If the MFF is not approved before the elections, the electoral period offers an excellent opportunity to engage citizens into a debate on EU spending priorities. After all, the Commission´s MFF proposal embodies a particular long-term vision for the EU. It seems fair to give citizens a say on how much should the EU spend in different areas, how this money should be spent and where should EU revenues come from.

This will not happen spontaneously. European parliament elections are often dominated by national topics. Only some highly contentious EU issues having a clear national impact (e.g. refugee crisis, intra-EU company relocations, mobility of workers) end up having prominence in debates. This time some MFF issues will be probably salient in certain countries, from cuts to CAP or cohesion spending to conditionality of EU spending to respect for the rule of law, but overall the campaign will pay little attention to the MFF. This is a pity. European parties should seize the opportunity to launch a transnational discussion on the future of Europe at 27 and what does it imply in terms of EU´s revenues and spending. Budgetary questions are core questions in any democracy, and the EU should not be an exception on that.

Eulalia Rubio

[1] Report on the next MFF: Preparing the Parliament’s position on the MFF post-2020 (2017/2052 (INI))
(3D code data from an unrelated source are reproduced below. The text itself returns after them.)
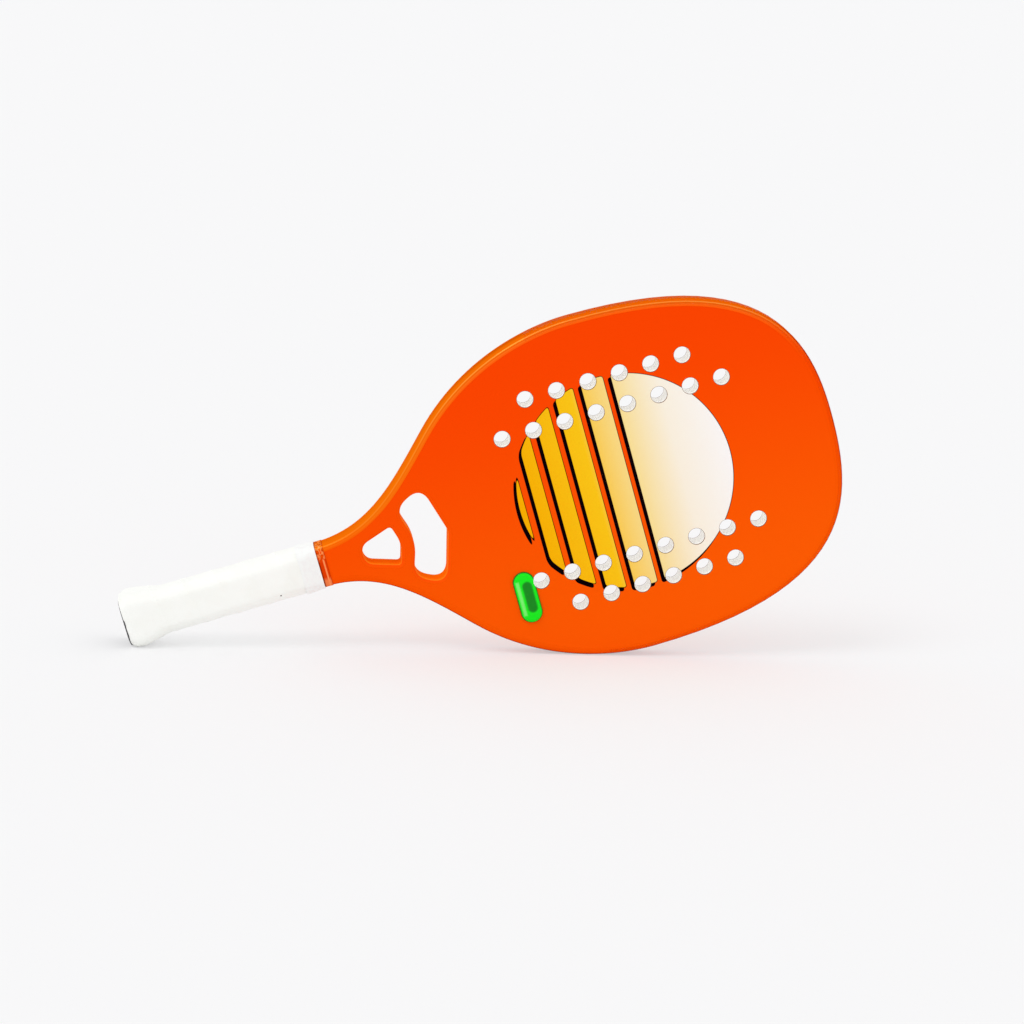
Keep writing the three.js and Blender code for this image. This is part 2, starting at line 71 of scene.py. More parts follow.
# a node's output; sums on it add Math nodes, and node() adds any other kind
class Wire:
    def __init__(self, tree, socket=None):
        self.tree = tree
        self.socket = socket

    def node(self, kind, settings=None, sockets=None, output=0):
        added = self.tree.nodes.new(kind)
        for name, setting in (settings or {}).items():
            if name == "stops":
                ramp = added.color_ramp
                while len(ramp.elements) < len(setting):
                    ramp.elements.new(0.5)
                for element, (place, color) in zip(ramp.elements, setting):
                    element.position = place
                    element.color = color
            else:
                setattr(added, name, setting)
        for name, feed in (sockets or {}).items():
            if isinstance(feed, Wire):
                self.tree.links.new(feed.socket, added.inputs[name])
            else:
                added.inputs[name].default_value = feed
        return Wire(self.tree, added.outputs[output])

    def math(self, operation, first, second=0.0):
        return self.node("ShaderNodeMath", {"operation": operation}, {0: first, 1: second})

    def __add__(self, other):
        return self.math("ADD", self, other)

    def __sub__(self, other):
        return self.math("SUBTRACT", self, other)

    def __rsub__(self, other):
        return self.math("SUBTRACT", other, self)

    def __mul__(self, other):
        return self.math("MULTIPLY", self, other)

    def __truediv__(self, other):
        return self.math("DIVIDE", self, other)

    def __rtruediv__(self, other):
        return self.math("DIVIDE", other, self)

    def __abs__(self):
        return self.math("ABSOLUTE", self)

    __radd__ = __add__
    __rmul__ = __mul__

    def least(self, other):
        return self.math("MINIMUM", self, other)

    def most(self, other):
        return self.math("MAXIMUM", self, other)

    # 0 at one value and 1 at the other, with a soft step between; pairs named By hold such values
    def step(self, start, end):
        return self.node(
            "ShaderNodeMapRange",
            {"interpolation_type": "SMOOTHSTEP"},
            {"Value": self, "From Min": start, "From Max": end},
        )

    def mix(self, mask, first, second):
        sockets = {"Factor": mask, 6: first, 7: second}
        return self.node("ShaderNodeMix", {"data_type": "RGBA"}, sockets, 2)


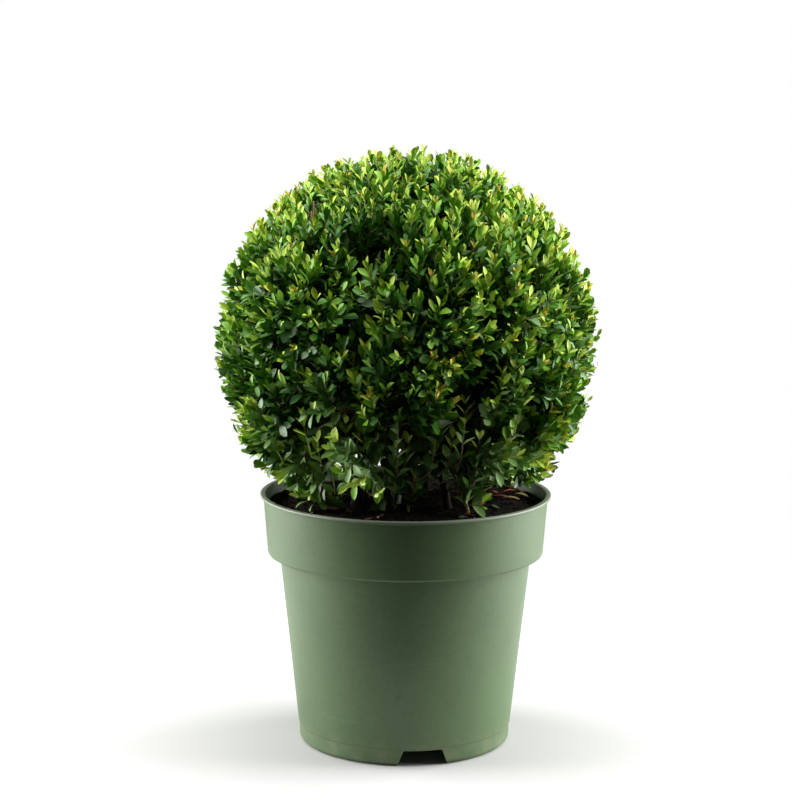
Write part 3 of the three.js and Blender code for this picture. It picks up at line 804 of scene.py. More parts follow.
def drain_cutter(azimuth):
    """A cylinder that cuts one drain hole in the pot's floor."""
    place = direction(90, azimuth) * DRAIN_RING_RADIUS
    place.z = FLOOR_HEIGHT + WALL / 2
    bpy.ops.mesh.primitive_cylinder_add(
        vertices=24, radius=DRAIN_RADIUS, depth=4 * WALL, location=place)
    apply_place()
    return bpy.context.object


class HOLLY_OT_pot(bpy.types.Operator):
    """Model the plastic nursery pot"""

    bl_idname = "holly.pot"
    bl_label = "Pot"

    def execute(self, context):
        settings = context.scene.holly_pot
        pot = turned(pot_section(), settings.sides)
        for i in range(NOTCHES):
            deselect()
            cut(pot, notch_cutter(NOTCH_AZIMUTH + 360 * i / NOTCHES))
        for i in range(DRAIN_HOLES):
            deselect()
            cut(pot, drain_cutter(NOTCH_AZIMUTH + 360 * (i + 0.5) / DRAIN_HOLES))
        select_only(pot)
        bpy.ops.object.shade_smooth_by_angle(angle=radians(32))
        finish_piece(pot, "nursery_pot", pot_plastic(settings), ["pot"])
        return {"FINISHED"}


# Soil and what lies on it


def soil_height(x, y):
    """Height of the peat: it dips towards the wall and is lumpy all over."""
    radius = Vector((x, y)).length
    level = lerp(SOIL_LEVEL, SOIL_EDGE_LEVEL, smoothstep(radius, SOIL_LEVEL_RADIUS, SOIL_DIP_RADIUS))
    broad = noise.noise(Vector((x, y, 0)) * LUMPS_A_METRE) * LUMP_HEIGHT
    fine = noise.noise(Vector((x, y, 7)) * GRAINS_A_METRE) * GRAIN_HEIGHT
    return level + broad + fine


def scattered(random, outer, inner=0.0):
    """A place on the soil, as even as chance makes it."""
    radius = (random.uniform(inner ** 2, outer ** 2)) ** 0.5
    azimuth = random.uniform(0, 360)
    place = direction(90, azimuth) * radius
    place.z = soil_height(place.x, place.y)
    return place


def model_soil(material):
    """The root ball of peat: a block that fills the pot, with a lumpy top."""
    floor = FLOOR_HEIGHT + WALL + GAP
    pad = PAD_RADIUS - WALL
    side = [
        (0, WALL + GAP, 0),
        (pad, WALL + GAP, 0),
        (pad + PAD_RAMP, floor, 0),
        (BODY_FOOT_RADIUS - WALL - GAP, floor, 0),
        (BODY_TOP_RADIUS - WALL - GAP, COLLAR_FOOT_HEIGHT + WALL + GAP, 0),
        (COLLAR_FOOT_RADIUS - WALL - GAP, COLLAR_FOOT_HEIGHT + WALL + GAP, 0),
    ]
    edge = collar_radius(SOIL_EDGE_LEVEL) - WALL - GAP
    top = [(edge * (1 - ring / SOIL_RINGS), SOIL_EDGE_LEVEL, 0) for ring in range(SOIL_RINGS + 1)]
    soil = turned(softened(side + top), SOIL_SIDES)
    for vertex in soil.data.vertices:
        if abs(vertex.co.z - SOIL_EDGE_LEVEL) < GAP:
            vertex.co.z = soil_height(vertex.co.x, vertex.co.y)
    soil.data.shade_smooth()
    finish_piece(soil, "peat", material, ["potting_soil"])


def crumb_shape():
    """The corners and faces of a rough little lump."""
    bpy.ops.mesh.primitive_ico_sphere_add(subdivisions=1, radius=1)
    ball = bpy.context.object
    points = numpy.array([vertex.co[:] for vertex in ball.data.vertices])
    faces = numpy.array([face.vertices[:] for face in ball.data.polygons])
    bpy.data.objects.remove(ball)
    return points, faces


def repeated(points_each, faces):
    """Faces for many copies of one small shape, each with its own points."""
    count, size = points_each.shape[:2]
    starts = numpy.arange(count)[:, None, None] * size
    return (faces[None] + starts).reshape(-1, faces.shape[1]).tolist()


def model_crumbs(count, material):
    """Loose crumbs of peat, each a rough lump of its own size and proportions."""
    random = Random(3)
    points, faces = crumb_shape()
    lumps = []
    for _ in range(count):
        place = scattered(random, CRUMB_RADIUS)
        size = random.uniform(*CRUMB_SIZES) * random.uniform(*CRUMB_SIZE_SHARES)
        spin = Matrix.Rotation(random.uniform(0, 2 * pi), 3, direction(random.uniform(0, 180), 30))
        stretch = Matrix.Diagonal((random.uniform(*CRUMB_STRETCH), 1, random.uniform(*CRUMB_FLATNESS)))
        shape = numpy.array(stretch @ spin) * size
        rough = numpy.array([[random.uniform(*CRUMB_ROUGHNESS)] for _ in points])
        lumps.append((points * rough) @ shape.T + numpy.array(place))
    lumps = numpy.array(lumps)
    crumbs = mesh_piece(lumps.reshape(-1, 3).tolist(), repeated(lumps, faces))
    crumbs.data.shade_flat()
    finish_piece(crumbs, "soil_crumbs", material)


class HOLLY_OT_soil(bpy.types.Operator):
    """Model the peat in the pot and the crumbs on it"""

    bl_idname = "holly.soil"
    bl_label = "Soil"

    def execute(self, context):
        settings = context.scene.holly_soil
        material = peat(settings)
        model_soil(material)
        model_crumbs(settings.crumbs, material)
        return {"FINISHED"}


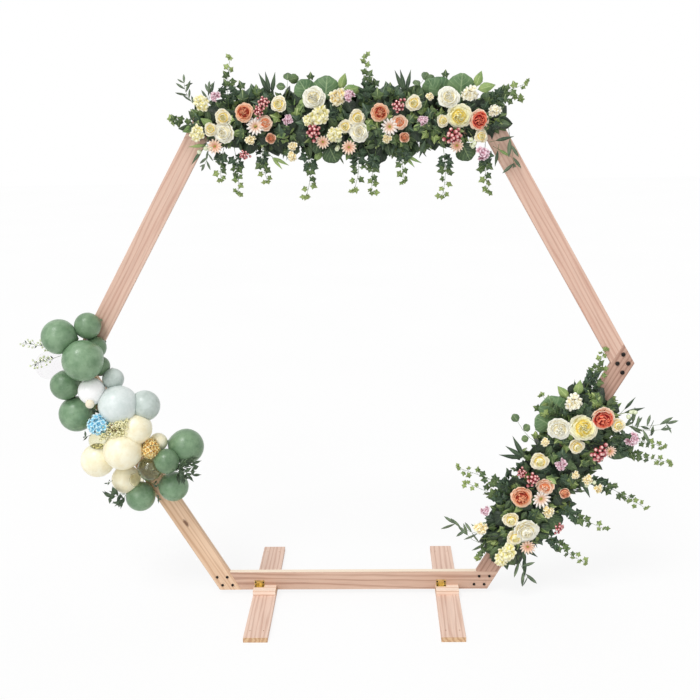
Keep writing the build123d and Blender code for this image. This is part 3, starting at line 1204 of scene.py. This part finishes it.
top_flowers = {
    "white_rose": [(-435, -21, 74), (50, -25, 72)],
    "white_peony": [(-108, 99, 78), (372, 90, 76)],
    "white_blossom": [(538, 43, 46), (450, 103, 60)],
    "cream_rose": [
        (-439, 34, 60), (-484, -7, 50), (-235, 76, 60), (250, 74, 58), (44, 28, 60), (2, -4, 50),
        (489, -46, 50), (353, 12, 46),
    ],
    "yellow_peony": [(411, 29, 88)],
    "yellow_blossom": [(-89, 39, 76), (-129, 18, 46), (-37, -28, 58), (-530, -20, 60), (-513, 84, 60)],
    "cream_blossom": [
        (-31, 97, 66), (-192, -72, 36), (-192, -108, 38), (306, 95, 30), (-337, -45, 40),
        (148, -48, 36),
    ],
    "orange_rose": [(-360, 50, 70), (125, 44, 68)],
    "red_rose": [(480, 11, 74)],
    "peach_rose": [(-288, 12, 54), (197, 8, 54)],
    "orange_bud": [(-268, -42, 46), (217, -44, 46)],
    "daisy": [(-322, 0, 64), (162, -6, 62)],
    "peach_blossom": [(-474, -66, 54), (-80, -55, 50), (13, -76, 54), (405, -76, 50)],
    "pink_blossom": [(-202, 22, 42), (16, 101, 46), (282, 15, 42), (493, -103, 58), (-462, 108, 40)],
    "berry_spray": [
        (-290, 80, 50), (-305, 52, 46), (-363, -96, 42), (-111, -24, 62), (192, 68, 54), (385, -40, 70),
    ],
}
right_flowers = {
    "white_rose": [(-229, -18, 102)],
    "white_peony": [(197, 92, 90)],
    "white_blossom": [(311, 97, 68)],
    "cream_rose": [(-221, 54, 66), (-280, 2, 66), (46, 86, 74), (165, -6, 62), (316, -98, 56)],
    "yellow_peony": [(241, 14, 106)],
    "yellow_blossom": [(-348, -6, 76), (-390, 2, 58)],
    "cream_blossom": [
        (67, -117, 44), (54, -170, 40), (120, 108, 36), (-117, -48, 52), (67, -66, 34), (-310, 135, 56),
    ],
    "orange_rose": [(-118, 70, 88)],
    "red_rose": [(314, -30, 94)],
    "peach_rose": [(-36, 10, 66)],
    "orange_bud": [(-20, -68, 52)],
    "daisy": [(-89, 0, 74)],
    "peach_blossom": [(-288, -64, 62), (212, -128, 50)],
    "pink_blossom": [(298, -172, 60), (75, 10, 52), (-240, 160, 42)],
    "berry_spray": [(190, -84, 80), (-32, 76, 60), (-28, 124, 46), (-159, -121, 48)],
}

# The pieces of flower heads: node, slot and kinds

blooms = (
    ("white_roses", "petal_white", ("white_rose", "white_peony", "white_blossom")),
    ("orange_roses", "petal_orange", ("orange_rose", "red_rose", "peach_rose", "orange_bud")),
    ("yellow_roses", "petal_yellow", ("cream_rose", "yellow_peony", "yellow_blossom", "cream_blossom")),
    ("daisies", "petal_daisy", ("daisy", "peach_blossom", "pink_blossom")),
    ("berries", "berry_red", ("berry_spray",)),
)

# The leafy ends: kind of stem, root and tip, along and across in millimetres

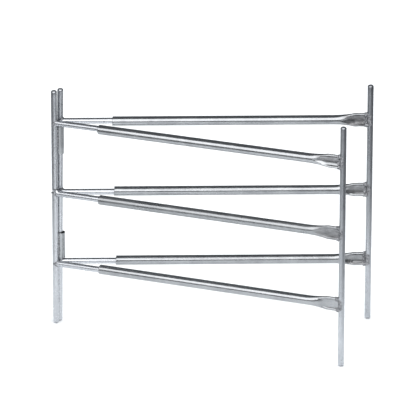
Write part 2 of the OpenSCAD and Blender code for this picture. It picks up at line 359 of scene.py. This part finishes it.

[2] Lamy, Pascal et. al. European Parliament 2019: The Parliament and Europe to come, Policy Brief, 6 November 2018

[3] Rule 63 of the European Parliament’s Rules of Procedure states that “the President shall, at the request of the committee responsible, ask the Commission to refer its proposal again to Parliament (…) where new elections to Parliament have taken place since it adopted its position, and the Conference of Presidents considers it desirable.”

[4] Rule 229 of the Parliaments’ Rules of Procedures stipulates that “at the end of the last parliamentary session before elections, all Parliament’s unfinished business shall be deemed to have lapsed’, unless the Conferences of the Presidents, at the beginning of the new term, decides ‘on reasoned requests from parliamentary committees and other institutions to resume or continue the consideration of such matters”.